In the dry state, as noted above, the Adagio is bright gold, with large leaves in twisted strands, very similar in appearance to cigarette tobacco. Also as noted, it is pungent, almost smoky. By comparison, Silk Road Tea's version is comprised half of green and half of yellow leaves. I presumed that this boded ill for the comparison. SRT’s Gold Yunnan’s aroma is less pungent, but it is winy and more complex.

In the cup, they are identical in color -- a deep, intoxicating brown. The aroma of the liquors followed suit, respectively, to the aroma of the dry leaves. They were both incredibly inviting.

I told Mumsy that one cup held an outstanding but inexpensive Gold Yunnan, the best I had found in my research. I told her that the other cup held an expensive Gold Yunnan from a highly reputed importer of world-class tea, a Gold Yunnan I had not tried. I asked her which of the two was the most expensive. She instantly identified Silk Road Tea’s Gold Yunnan. Mumsy said that it has more character, more flavors, and more strength. She said it has a better and longer aftertaste--as well as more authority. And Mumsy’s right. While both are truly excellent, Silk Road Tea’s is a better beverage.

For those wanting a remarkable Gold Yunnan at a very good price in comparison to many on the market, I would recommend Adagio’s. But for those willing to pay more for the actual top-drawer tea of this ilk, then Silk Road Tea’s Gold Yunnan is the best pick. Of the many I have tried, SRT’s is the best of the best.

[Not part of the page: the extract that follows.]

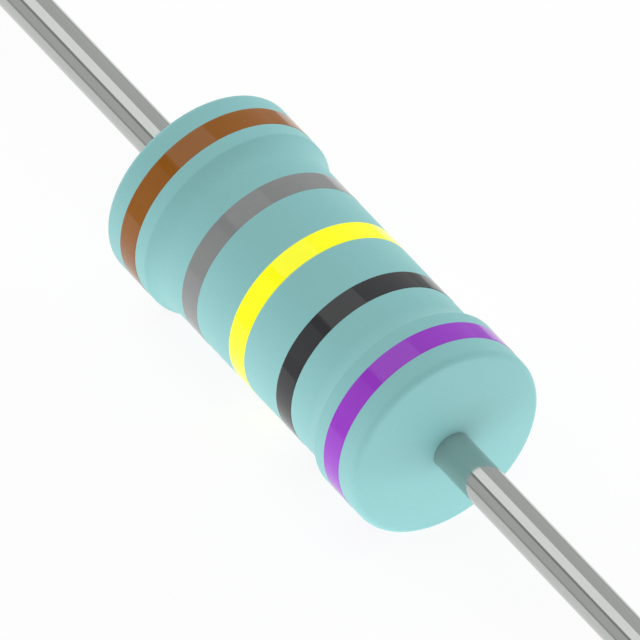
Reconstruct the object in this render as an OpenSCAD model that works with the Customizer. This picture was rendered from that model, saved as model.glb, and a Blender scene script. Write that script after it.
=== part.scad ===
// Axial film resistor with a dip-coated body, five colour bands and two straight lead wires.
// Millimetres. X runs along the body, with the origin at the middle of the body.
// Every piece is turned, so each one is an outline drawn as [distance from the axis, place along it].

/* [Body] */
// Length of the coated body, over the middles of its domed end faces
body_len = 6.53; // [5.93:0.01:9]
// Diameter over the two thick ends
end_d = 3.12; // [2.7:0.01:4]
// How far the thick ends stand out from the barrel, on the radius
end_step = 0.12; // [0.08:0.001:0.18]
// Rounding of the edge between a thick end and its end face
corner_r = 0.12; // [0.05:0.01:0.2]
// Radius of the sphere that an end face is part of
dome_r = 8.2; // [6:0.1:20]
// Length of the sloping shoulder between the barrel and a thick end
shoulder_len = 0.47; // [0.4:0.001:0.7]
// Rounding of the crest, where the shoulder meets the thick end
crest_r = 0.19; // [0.1:0.01:0.4]
// How far the crest lies beyond the rim of the end cap, towards the end face
crest_setback = 0.153; // [0.05:0.001:0.25]

/* [Lacquer coat] */
// Thickness of the lacquer over the film, on the barrel
coat_t = 0.27; // [0.2:0.01:0.35]
// Thickness of the lacquer over the face of an end cap, at its middle
end_coat_t = 0.15; // [0.13:0.01:0.3]

/* [Colour bands] */
// Width of each band
band_w = 0.377; // [0.2:0.001:0.5]
// Thickness of the ink, which is flush with the lacquer
band_t = 0.03; // [0.02:0.01:0.06]
// Bare lacquer between the foot of the shoulder and the nearest band on the barrel
band_to_shoulder = 0.309; // [0.1:0.001:0.4]
// Bare lacquer between an end band and the rounded corner
band_to_corner = 0.265; // [0.05:0.001:0.3]

/* [Lead wires] */
// Diameter of the wire
lead_d = 0.6; // [0.4:0.05:0.8]
// Length of wire that stands out of each end face
lead_len = 28; // [20:0.5:38]
// Bevel round the cut tip of the wire
tip_bevel = 0.04; // [0.02:0.01:0.1]

/* [End caps] */
// Thickness of the sheet steel
cap_wall = 0.18; // [0.12:0.01:0.22]
// Depth of the cup, measured outside
cap_depth = 1.115; // [0.9:0.005:1.2]
// Radius inside the pressed corner of the cup
cap_bend_r = 0.08; // [0.04:0.01:0.11]
// Bevel round the outer edge of the rim
rim_bevel = 0.05; // [0.02:0.01:0.08]
// Height and spread of the weld bead on the face of the cup, round the wire
weld_bead = 0.1; // [0.05:0.01:0.11]

/* [Ceramic rod and film] */
// Chamfer at each end of the rod
rod_chamfer = 0.12; // [0.12:0.01:0.2]
// Thickness that the resistive film is drawn at
film_t = 0.03; // [0.02:0.01:0.05]
// Number of turns of the trimming groove
groove_turns = 5; // [2:0.5:6]
// Width of the trimming groove
groove_w = 0.12; // [0.06:0.01:0.2]
// Uncut film between an end of the groove and the rim of the cap
groove_margin = 0.3; // [0.2:0.01:0.5]

/* [Hidden] */
$fn = 96;
// Steps that an arc of an outline is drawn in
arc_steps = 8;

// Radii, from the skin inwards
end_r = end_d / 2;
barrel_r = end_r - end_step;
film_r = barrel_r - coat_t;
rod_r = film_r - film_t;
cap_r = film_r + cap_wall;
lead_r = lead_d / 2;

// Places along the axis, from the middle of an end face inwards
face_x = body_len / 2;
cap_face_x = face_x - end_coat_t;
rod_end_x = cap_face_x - cap_wall;
rim_x = cap_face_x - cap_depth;
crest_x = rim_x + crest_setback;
foot_x = crest_x - shoulder_len;
tip_x = face_x + lead_len;

// The shoulder is two arcs that run into each other: hollow at its foot and round at its crest
slope = 2 * atan(end_step / shoulder_len);
foot_r = shoulder_len / sin(slope) - crest_r;

// The end face is part of a sphere, and the rounded corner runs into it
dome_x = face_x - dome_r;
corner_x = dome_x + sqrt(pow(dome_r - corner_r, 2) - pow(end_r - corner_r, 2));
dome_start = acos((end_r - corner_r) / (dome_r - corner_r));

// Middles of the bands on one half of the body
end_band_x = corner_x - band_to_corner - band_w / 2;
barrel_band_x = foot_x - band_to_shoulder - band_w / 2;

// The groove is cut by a ribbon that winds round the film and stands through both its faces
groove_half = rim_x - groove_margin - groove_w / 2;
ribbon_over = 0.03;
steps_per_turn = 24;

// Turns an outline about the body's axis
module turned() {
    rotate([0, 90, 0])
        rotate_extrude()
            children();
}

// Draws a thing at the right-hand end, or its mirror image at the left-hand end
module at_end(side) {
    mirror([side < 0 ? 1 : 0, 0, 0])
        children();
}

// Points along an arc, without the first, which ends the line before it
function arc(centre, radius, from, to) = [
    for (i = [1:arc_steps])
        let (angle = from + (to - from) * i / arc_steps)
            centre + radius * [cos(angle), sin(angle)]
];

// An outline of the right-hand half, carried on round its mirror image
function both_halves(half) = concat(
    half,
    [for (i = [len(half) - 1:-1:0]) [half[i][0], -half[i][1]]]
);

// The body's skin: barrel, hollow foot and round crest of the shoulder, thick end, corner, domed face
half_skin = concat(
    [[barrel_r, foot_x]],
    arc([barrel_r + foot_r, foot_x], foot_r, 180, 180 - slope),
    arc([end_r - crest_r, crest_x], crest_r, -slope, 0),
    [[end_r, corner_x]],
    arc([end_r - corner_r, corner_x], corner_r, 0, dome_start),
    arc([0, dome_x], dome_r, dome_start, 90)
);

// One end cap on the outside, from its rim to the top of the weld bead
cap_outside = concat(
    [
        [cap_r - rim_bevel, rim_x],
        [cap_r, rim_x + rim_bevel],
        [cap_r, cap_face_x - cap_bend_r - cap_wall]
    ],
    arc([film_r - cap_bend_r, rod_end_x - cap_bend_r], cap_bend_r + cap_wall, 0, 90),
    [
        [lead_r + weld_bead, cap_face_x],
        [lead_r, cap_face_x + weld_bead]
    ]
);

// The same cap on the inside, from the middle of its floor back to its rim
cap_inside = concat(
    [[film_r - cap_bend_r, rod_end_x]],
    arc([film_r - cap_bend_r, rod_end_x - cap_bend_r], cap_bend_r, 90, 0),
    [[film_r, rim_x]]
);

// The tip of one lead wire
lead_tip = [
    [lead_r, tip_x - tip_bevel],
    [lead_r - tip_bevel, tip_x],
    [0, tip_x]
];

// What the lacquer flows round: film, end cap, weld bead and wire
half_core = concat([[film_r, rim_x]], cap_outside, lead_tip);

// Section of a band, with its middle at a place along the axis
module band_outline(middle, radius) {
    translate([radius - band_t, middle - band_w / 2])
        square([band_t, band_w]);
}

// A band of ink
module band(middle, radius) {
    turned()
        band_outline(middle, radius);
}

// Corners of the ribbon's section at one angle round the film
function ribbon_ring(angle, low, high, middle) = [
    for (corner = [[low, -1], [high, -1], [high, 1], [low, 1]])
        [
            corner[0] * cos(angle),
            corner[0] * sin(angle),
            middle + corner[1] * groove_w / 2
        ]
];

// The ribbon that cuts the trimming groove
module groove_ribbon() {
    steps = round(groove_turns * steps_per_turn);
    points = [
        for (i = [0:steps])
            each ribbon_ring(
                i * 360 / steps_per_turn,
                rod_r - ribbon_over,
                film_r + ribbon_over,
                groove_half * (2 * i / steps - 1)
            )
    ];
    sides = [
        for (i = [0:steps - 1], k = [0:3])
            let (a = 4 * i + k, b = 4 * i + (k + 1) % 4)
                each [[a, b, b + 4], [a, b + 4, a + 4]]
    ];
    last = 4 * steps;
    polyhedron(points, concat(sides, [[3, 2, 1, 0], [last, last + 1, last + 2, last + 3]]));
}

// Skin of the body, hollow for what it covers and seated for the bands
module lacquer_coat() {
    color("#84bdbd")
        turned()
            difference() {
                polygon(both_halves(half_skin));
                polygon(both_halves(half_core));
                band_outline(0, barrel_r);
                for (side = [-1, 1]) {
                    band_outline(side * barrel_band_x, barrel_r);
                    band_outline(side * end_band_x, end_r);
                }
            }
}

module band_1_brown() {
    color("#8a5522")
        band(-end_band_x, end_r);
}

module band_2_grey() {
    color("#828484")
        band(-barrel_band_x, barrel_r);
}

module band_3_yellow() {
    color("#fdfd20")
        band(0, barrel_r);
}

module band_4_black() {
    color("#38393b")
        band(barrel_band_x, barrel_r);
}

module band_5_violet() {
    color("#9440bc")
        band(end_band_x, end_r);
}

// A straight wire, welded to the face of an end cap
module lead_wire(side) {
    color("#c3c7c3")
        at_end(side)
            turned()
                polygon(concat([[0, cap_face_x], [lead_r, cap_face_x]], lead_tip));
}

module lead_wire_left() {
    lead_wire(-1);
}

module lead_wire_right() {
    lead_wire(1);
}

// A pressed cup over the end of the rod, with the weld bead that holds the wire to its face
module end_cap(side) {
    color("#a9adb0")
        at_end(side)
            turned()
                polygon(concat(
                    cap_outside,
                    [[lead_r, cap_face_x], [0, cap_face_x], [0, rod_end_x]],
                    cap_inside
                ));
}

module end_cap_left() {
    end_cap(-1);
}

module end_cap_right() {
    end_cap(1);
}

// The film on the rod, with the trimming groove wound through it
module resistive_film() {
    film_half = rod_end_x - rod_chamfer;
    color("#4b4642")
        rotate([0, 90, 0])
            difference() {
                rotate_extrude()
                    translate([rod_r, -film_half])
                        square([film_t, 2 * film_half]);
                groove_ribbon();
            }
}

// The rod that carries the film
module ceramic_rod() {
    color("#eeeae0")
        turned()
            polygon(both_halves([
                [rod_r, rod_end_x - rod_chamfer],
                [rod_r - rod_chamfer, rod_end_x],
                [0, rod_end_x]
            ]));
}

lacquer_coat();
band_1_brown();
band_2_grey();
band_3_yellow();
band_4_black();
band_5_violet();
lead_wire_left();
lead_wire_right();
end_cap_left();
end_cap_right();
resistive_film();
ceramic_rod();
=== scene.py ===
"""Looks of the axial resistor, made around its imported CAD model.

The body is dip-coated lacquer with five printed rings of ink, and a tinned copper wire leaves each end.
Everything is turned about X, so the visible pieces are turned again here from the CAD model's own sizes,
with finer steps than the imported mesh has. Lengths are in millimetres unless a comment says metres.
"""

import math

import bmesh
import bpy
from mathutils import Euler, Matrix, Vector


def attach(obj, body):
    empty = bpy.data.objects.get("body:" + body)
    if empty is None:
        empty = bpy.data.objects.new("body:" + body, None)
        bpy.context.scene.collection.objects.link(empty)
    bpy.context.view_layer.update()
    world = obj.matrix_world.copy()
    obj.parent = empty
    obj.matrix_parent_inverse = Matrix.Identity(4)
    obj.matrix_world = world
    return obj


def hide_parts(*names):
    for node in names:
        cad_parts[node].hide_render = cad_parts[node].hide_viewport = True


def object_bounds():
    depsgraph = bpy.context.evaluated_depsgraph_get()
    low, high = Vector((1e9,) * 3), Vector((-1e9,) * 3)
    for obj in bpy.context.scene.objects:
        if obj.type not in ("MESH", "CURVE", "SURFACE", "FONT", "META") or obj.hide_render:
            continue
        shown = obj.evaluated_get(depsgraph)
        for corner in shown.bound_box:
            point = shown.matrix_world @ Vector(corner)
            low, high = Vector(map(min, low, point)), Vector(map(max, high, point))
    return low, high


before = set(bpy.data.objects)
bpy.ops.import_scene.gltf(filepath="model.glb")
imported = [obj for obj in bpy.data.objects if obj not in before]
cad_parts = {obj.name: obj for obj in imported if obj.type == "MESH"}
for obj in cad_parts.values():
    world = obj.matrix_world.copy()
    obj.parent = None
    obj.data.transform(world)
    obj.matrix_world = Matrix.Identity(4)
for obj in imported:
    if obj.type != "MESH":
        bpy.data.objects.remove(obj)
cad_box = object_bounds()

MM = 0.001

# Sizes of the CAD model
BODY_LEN = 6.53
END_D = 3.12
END_STEP = 0.12
CORNER_R = 0.12
DOME_R = 8.2
SHOULDER_LEN = 0.47
CREST_SETBACK = 0.153
COAT_T = 0.27
END_COAT_T = 0.15
BAND_W = 0.377
BAND_T = 0.03
BAND_TO_SHOULDER = 0.309
BAND_TO_CORNER = 0.265
LEAD_D = 0.6
LEAD_LEN = 28.0
TIP_BEVEL = 0.04
WELD_BEAD = 0.1
CAP_WALL = 0.18
CAP_DEPTH = 1.115
CAP_BEND_R = 0.08
RIM_BEVEL = 0.05

# Radii, from the skin inwards
END_R = END_D / 2
BARREL_R = END_R - END_STEP
FILM_R = BARREL_R - COAT_T
CAP_R = FILM_R + CAP_WALL
LEAD_R = LEAD_D / 2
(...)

Tonight, in The House of Three Dragons and One Crane, I sat with one of my cronies and described the Malaysian Dian Hong as we chewed dried orange peels, nibbled tea eggs, and spooned up our pu'er gelatin. He told me that in the physical world he lives not far from the Malaysian Peninsula, and that he'll call the Penang shop on the phone and persuade the shopkeeper to send me another canister or two. If that works out, then I'll put Mumsy's discriminating abilities to the test once more and share with you the result of my next Cup2Cup comparison.